▸ **Entries supplied**
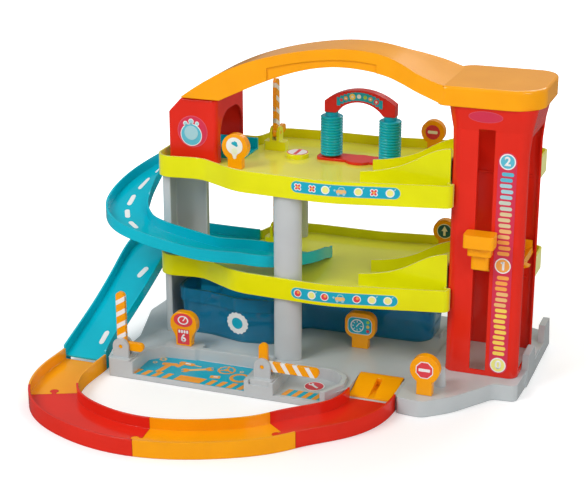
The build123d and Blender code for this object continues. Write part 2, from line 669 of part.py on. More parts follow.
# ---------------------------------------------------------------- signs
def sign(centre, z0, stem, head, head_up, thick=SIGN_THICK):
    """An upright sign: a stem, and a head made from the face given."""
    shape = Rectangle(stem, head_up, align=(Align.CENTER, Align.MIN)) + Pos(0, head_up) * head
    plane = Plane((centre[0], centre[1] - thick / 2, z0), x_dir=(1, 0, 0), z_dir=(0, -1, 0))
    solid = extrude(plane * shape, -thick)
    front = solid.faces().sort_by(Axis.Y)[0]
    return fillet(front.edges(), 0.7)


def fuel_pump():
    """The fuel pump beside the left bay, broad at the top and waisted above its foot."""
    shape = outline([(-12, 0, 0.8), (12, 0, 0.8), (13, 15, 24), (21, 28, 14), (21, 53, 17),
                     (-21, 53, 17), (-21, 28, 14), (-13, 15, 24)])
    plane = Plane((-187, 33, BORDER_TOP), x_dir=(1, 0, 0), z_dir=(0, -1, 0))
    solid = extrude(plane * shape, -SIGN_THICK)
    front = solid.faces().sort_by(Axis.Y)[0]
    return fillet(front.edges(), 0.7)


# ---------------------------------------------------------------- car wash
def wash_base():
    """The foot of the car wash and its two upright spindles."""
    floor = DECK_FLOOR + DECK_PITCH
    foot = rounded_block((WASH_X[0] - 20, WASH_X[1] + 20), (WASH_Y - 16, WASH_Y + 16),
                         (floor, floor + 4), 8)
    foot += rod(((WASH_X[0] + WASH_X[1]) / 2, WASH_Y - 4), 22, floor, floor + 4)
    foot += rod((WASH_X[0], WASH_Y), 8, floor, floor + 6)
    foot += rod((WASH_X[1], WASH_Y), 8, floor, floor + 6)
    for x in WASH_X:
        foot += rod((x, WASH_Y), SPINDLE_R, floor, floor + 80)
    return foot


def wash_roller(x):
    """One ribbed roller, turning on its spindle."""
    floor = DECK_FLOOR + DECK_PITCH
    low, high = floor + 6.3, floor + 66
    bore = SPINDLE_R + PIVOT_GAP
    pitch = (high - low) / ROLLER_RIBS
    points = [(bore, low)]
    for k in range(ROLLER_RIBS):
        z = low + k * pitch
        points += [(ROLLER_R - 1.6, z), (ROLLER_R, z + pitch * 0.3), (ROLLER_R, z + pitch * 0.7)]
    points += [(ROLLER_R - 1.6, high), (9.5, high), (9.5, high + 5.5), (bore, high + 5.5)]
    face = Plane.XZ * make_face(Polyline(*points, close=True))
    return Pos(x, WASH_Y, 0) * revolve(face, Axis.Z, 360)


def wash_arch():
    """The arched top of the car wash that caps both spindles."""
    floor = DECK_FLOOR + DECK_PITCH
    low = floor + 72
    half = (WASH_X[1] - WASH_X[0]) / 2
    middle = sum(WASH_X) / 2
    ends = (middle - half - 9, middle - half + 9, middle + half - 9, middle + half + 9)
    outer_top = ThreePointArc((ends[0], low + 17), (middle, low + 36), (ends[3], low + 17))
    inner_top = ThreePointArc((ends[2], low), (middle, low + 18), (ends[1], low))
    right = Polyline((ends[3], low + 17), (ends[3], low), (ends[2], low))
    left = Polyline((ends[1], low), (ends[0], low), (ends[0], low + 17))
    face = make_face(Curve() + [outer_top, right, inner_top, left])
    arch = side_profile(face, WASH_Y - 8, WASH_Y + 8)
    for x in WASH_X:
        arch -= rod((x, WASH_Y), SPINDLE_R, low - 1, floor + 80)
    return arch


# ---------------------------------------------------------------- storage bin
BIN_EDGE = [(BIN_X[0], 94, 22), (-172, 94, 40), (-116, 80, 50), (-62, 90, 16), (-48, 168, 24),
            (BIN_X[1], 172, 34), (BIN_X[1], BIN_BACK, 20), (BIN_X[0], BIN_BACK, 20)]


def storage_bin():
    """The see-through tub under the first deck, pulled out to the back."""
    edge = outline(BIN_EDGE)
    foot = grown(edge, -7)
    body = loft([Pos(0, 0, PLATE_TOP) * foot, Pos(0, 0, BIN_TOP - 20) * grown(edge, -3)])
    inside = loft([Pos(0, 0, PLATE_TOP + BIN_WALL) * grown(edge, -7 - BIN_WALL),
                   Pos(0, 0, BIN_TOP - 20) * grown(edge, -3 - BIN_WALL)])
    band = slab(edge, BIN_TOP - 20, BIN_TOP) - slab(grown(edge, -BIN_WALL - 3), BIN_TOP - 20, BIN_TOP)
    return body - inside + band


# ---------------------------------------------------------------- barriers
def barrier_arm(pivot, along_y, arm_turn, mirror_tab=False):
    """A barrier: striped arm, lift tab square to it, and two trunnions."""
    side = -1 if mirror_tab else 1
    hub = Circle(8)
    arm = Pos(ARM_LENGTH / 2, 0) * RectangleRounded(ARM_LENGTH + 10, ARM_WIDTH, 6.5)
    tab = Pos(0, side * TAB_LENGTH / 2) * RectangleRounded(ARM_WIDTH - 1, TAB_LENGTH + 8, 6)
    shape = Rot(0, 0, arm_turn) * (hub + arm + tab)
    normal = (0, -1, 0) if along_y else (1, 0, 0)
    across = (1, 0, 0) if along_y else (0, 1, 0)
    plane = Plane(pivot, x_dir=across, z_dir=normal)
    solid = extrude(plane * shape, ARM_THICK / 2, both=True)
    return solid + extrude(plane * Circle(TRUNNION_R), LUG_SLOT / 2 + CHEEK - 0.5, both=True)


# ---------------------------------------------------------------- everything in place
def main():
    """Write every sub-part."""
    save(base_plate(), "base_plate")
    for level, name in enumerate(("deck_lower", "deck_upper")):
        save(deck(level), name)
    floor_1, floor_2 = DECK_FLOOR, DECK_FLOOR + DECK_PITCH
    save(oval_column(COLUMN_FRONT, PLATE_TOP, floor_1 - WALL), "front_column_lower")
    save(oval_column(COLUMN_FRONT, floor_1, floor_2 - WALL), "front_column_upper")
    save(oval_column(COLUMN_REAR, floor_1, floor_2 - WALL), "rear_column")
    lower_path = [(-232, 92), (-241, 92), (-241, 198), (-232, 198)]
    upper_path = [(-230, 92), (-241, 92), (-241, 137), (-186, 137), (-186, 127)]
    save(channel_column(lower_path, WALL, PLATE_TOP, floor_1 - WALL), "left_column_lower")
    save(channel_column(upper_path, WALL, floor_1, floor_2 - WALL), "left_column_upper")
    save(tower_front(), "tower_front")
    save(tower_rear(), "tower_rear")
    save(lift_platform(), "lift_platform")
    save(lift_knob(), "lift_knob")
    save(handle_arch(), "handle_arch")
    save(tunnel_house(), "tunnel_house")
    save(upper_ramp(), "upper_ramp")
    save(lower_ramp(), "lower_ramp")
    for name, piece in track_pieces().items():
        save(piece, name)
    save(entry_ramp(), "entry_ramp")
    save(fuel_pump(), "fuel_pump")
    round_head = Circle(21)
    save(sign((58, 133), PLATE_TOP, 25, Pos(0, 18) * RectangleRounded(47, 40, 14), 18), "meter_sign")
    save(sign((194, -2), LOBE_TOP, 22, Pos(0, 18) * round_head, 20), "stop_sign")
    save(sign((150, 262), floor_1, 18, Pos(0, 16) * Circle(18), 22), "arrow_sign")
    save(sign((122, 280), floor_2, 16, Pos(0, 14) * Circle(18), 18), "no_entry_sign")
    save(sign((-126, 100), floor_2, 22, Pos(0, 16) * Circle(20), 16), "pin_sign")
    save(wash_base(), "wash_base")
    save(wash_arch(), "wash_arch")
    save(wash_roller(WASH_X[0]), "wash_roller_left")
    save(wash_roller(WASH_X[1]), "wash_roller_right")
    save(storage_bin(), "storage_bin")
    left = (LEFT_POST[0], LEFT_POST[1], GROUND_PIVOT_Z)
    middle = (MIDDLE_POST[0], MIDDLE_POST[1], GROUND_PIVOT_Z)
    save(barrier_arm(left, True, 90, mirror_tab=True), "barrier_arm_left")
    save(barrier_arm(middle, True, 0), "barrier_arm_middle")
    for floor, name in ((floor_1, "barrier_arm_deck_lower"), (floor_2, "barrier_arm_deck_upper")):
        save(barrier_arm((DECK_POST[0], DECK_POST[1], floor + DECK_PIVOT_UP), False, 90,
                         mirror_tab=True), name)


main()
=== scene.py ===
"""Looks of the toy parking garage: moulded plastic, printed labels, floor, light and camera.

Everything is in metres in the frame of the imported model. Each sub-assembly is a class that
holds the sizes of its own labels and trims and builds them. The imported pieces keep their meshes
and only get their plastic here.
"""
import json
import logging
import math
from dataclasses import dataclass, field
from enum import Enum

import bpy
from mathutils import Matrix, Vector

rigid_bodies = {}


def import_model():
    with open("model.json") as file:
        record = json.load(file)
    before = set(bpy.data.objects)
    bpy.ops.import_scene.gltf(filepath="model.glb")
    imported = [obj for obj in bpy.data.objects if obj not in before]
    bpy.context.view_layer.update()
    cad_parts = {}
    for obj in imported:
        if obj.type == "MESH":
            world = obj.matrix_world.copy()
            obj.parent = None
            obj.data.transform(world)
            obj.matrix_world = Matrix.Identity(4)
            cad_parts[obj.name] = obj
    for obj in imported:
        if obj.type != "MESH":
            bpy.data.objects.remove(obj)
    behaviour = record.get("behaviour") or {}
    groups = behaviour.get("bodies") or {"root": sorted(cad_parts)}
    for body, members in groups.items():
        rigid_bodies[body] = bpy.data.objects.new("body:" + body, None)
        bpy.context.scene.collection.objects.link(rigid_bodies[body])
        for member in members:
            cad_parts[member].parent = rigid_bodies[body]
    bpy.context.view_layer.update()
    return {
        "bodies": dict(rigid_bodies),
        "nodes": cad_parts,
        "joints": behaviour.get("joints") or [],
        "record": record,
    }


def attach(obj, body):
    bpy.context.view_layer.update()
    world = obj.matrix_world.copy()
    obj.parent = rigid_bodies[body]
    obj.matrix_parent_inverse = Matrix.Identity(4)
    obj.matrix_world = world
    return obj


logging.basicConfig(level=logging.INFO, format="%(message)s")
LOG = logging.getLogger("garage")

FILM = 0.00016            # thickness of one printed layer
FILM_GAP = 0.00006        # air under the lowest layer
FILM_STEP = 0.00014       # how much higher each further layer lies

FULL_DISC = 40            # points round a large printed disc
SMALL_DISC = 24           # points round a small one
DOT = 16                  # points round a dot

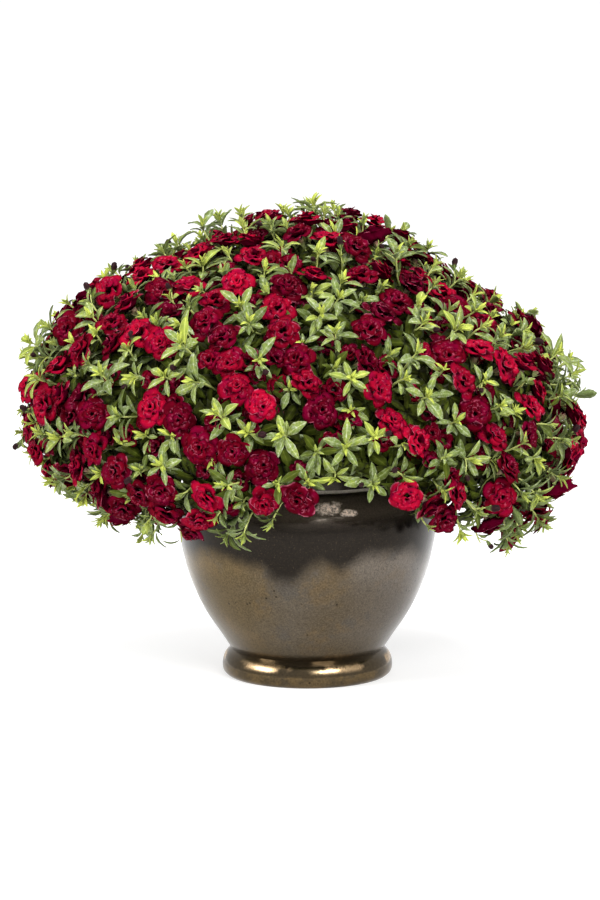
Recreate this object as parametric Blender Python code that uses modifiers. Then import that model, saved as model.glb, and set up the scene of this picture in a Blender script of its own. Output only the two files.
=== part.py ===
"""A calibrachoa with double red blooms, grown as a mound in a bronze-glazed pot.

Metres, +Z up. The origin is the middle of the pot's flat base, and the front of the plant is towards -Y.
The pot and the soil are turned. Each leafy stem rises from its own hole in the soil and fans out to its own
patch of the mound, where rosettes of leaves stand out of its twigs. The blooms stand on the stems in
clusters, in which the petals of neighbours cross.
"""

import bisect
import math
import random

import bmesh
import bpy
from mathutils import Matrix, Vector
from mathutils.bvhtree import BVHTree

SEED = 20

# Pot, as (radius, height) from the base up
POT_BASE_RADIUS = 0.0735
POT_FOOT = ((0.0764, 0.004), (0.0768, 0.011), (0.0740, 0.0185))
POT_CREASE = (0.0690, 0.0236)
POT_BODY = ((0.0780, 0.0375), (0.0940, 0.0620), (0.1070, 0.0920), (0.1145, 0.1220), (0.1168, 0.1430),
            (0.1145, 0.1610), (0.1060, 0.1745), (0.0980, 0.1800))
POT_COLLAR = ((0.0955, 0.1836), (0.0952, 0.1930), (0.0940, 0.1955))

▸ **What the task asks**
Exactly as written, give the line containing "Recreate this object" and all remaining lines of the records.

▸ **Result of the exercise**
Recreate this object as parametric Blender Python code that uses modifiers. Then import that model, saved as model.glb, and set up the scene of this picture in a Blender script of its own. Output only the two files.
=== part.py ===
"""A calibrachoa with double red blooms, grown as a mound in a bronze-glazed pot.

Metres, +Z up. The origin is the middle of the pot's flat base, and the front of the plant is towards -Y.
The pot and the soil are turned. Each leafy stem rises from its own hole in the soil and fans out to its own
patch of the mound, where rosettes of leaves stand out of its twigs. The blooms stand on the stems in
clusters, in which the petals of neighbours cross.
"""

import bisect
import math
import random

import bmesh
import bpy
from mathutils import Matrix, Vector
from mathutils.bvhtree import BVHTree

SEED = 20

# Pot, as (radius, height) from the base up
POT_BASE_RADIUS = 0.0735
POT_FOOT = ((0.0764, 0.004), (0.0768, 0.011), (0.0740, 0.0185))
POT_CREASE = (0.0690, 0.0236)
POT_BODY = ((0.0780, 0.0375), (0.0940, 0.0620), (0.1070, 0.0920), (0.1145, 0.1220), (0.1168, 0.1430),
            (0.1145, 0.1610), (0.1060, 0.1745), (0.0980, 0.1800))
POT_COLLAR = ((0.0955, 0.1836), (0.0952, 0.1930), (0.0940, 0.1955))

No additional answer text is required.